Notes and References

  1. Balakirev had conducted the first performance in Saint Petersburg of Tchaikovsky's symphonic fantasia Fatum on 17/29 March 1869. In a letter to Tchaikovsky dated 31 March/12 April 1869, Balakirev explained quite frankly that he didn't like the work, which he considered to lack inner unity and coherence. See Balakirev's letter in Милий Алексеевич Балакирев.
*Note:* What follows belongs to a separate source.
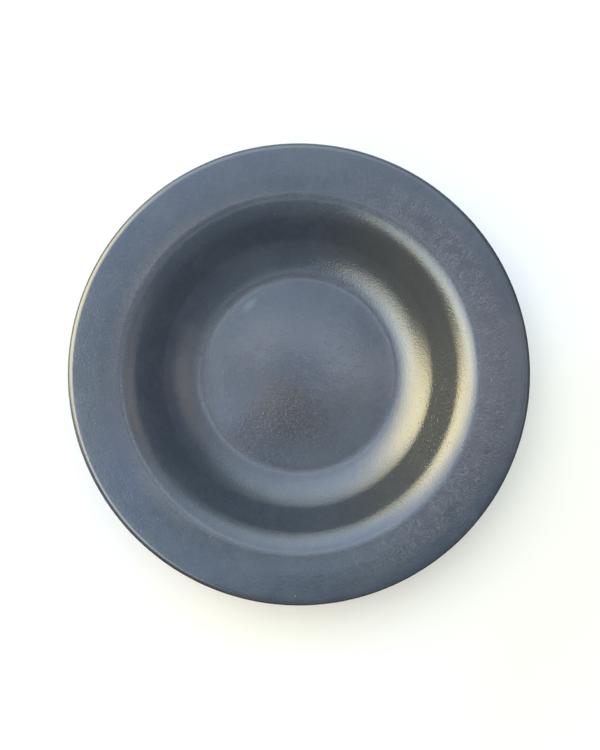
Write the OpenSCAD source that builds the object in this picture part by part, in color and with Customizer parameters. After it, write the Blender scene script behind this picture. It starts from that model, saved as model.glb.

Воспоминания и письма (1962), p. 131–132.
  2. Tchaikovsky soon made good this promise, because later that year he would compose his overture-fantasia Romeo and Juliet, which was dedicated to Balakirev.
  3. Berlioz's Requiem was performed at an extraordinary Russian Musical Society concert which was held in Moscow on 22 April/4 May 1869 in memory of the late French master.
  4. Tchaikovsky is referring to the dismissal of Balakirev as conductor of the Russian Musical Society concerts in Saint Petersburg—a dismissal that was engineered partly by Grand Duchess Yelena Pavlovna, who had little sympathy for Balakirev's programming of contemporary Russian and foreign works as opposed to the classical repertoire which she had been brought up on in her youth in Germany. Tchaikovsky calls the Grand Duchess "the fair Helen" in allusion to Offenbach's famous operetta La belle Hélène, which was first staged in Saint Petersburg in 1867.
  5. Tchaikovsky's article A Voice from Moscow's Musical World (TH 258) was published in the 4 May 1869 [O.S.] issue of the Moscow-based journal Contemporary Chronicle.
  6. Jurgenson had undertaken to publish Rimsky-Korsakov's symphonic tableau Sadko. In his letter to Tchaikovsky of 31 March/12 April 1869, Balakirev mentioned that a fair copy was being made of the score of Sadko and that it would soon be dispatched to Moscow. See: Милий Алексеевич Балакирев. Воспоминания и письма (1962), p. 132.
  7. Tchaikovsky is ironically comparing the composers of the "Mighty Handful" (also known as "The Five") and their musical radicalism to the French Revolutionary Jacobin Club.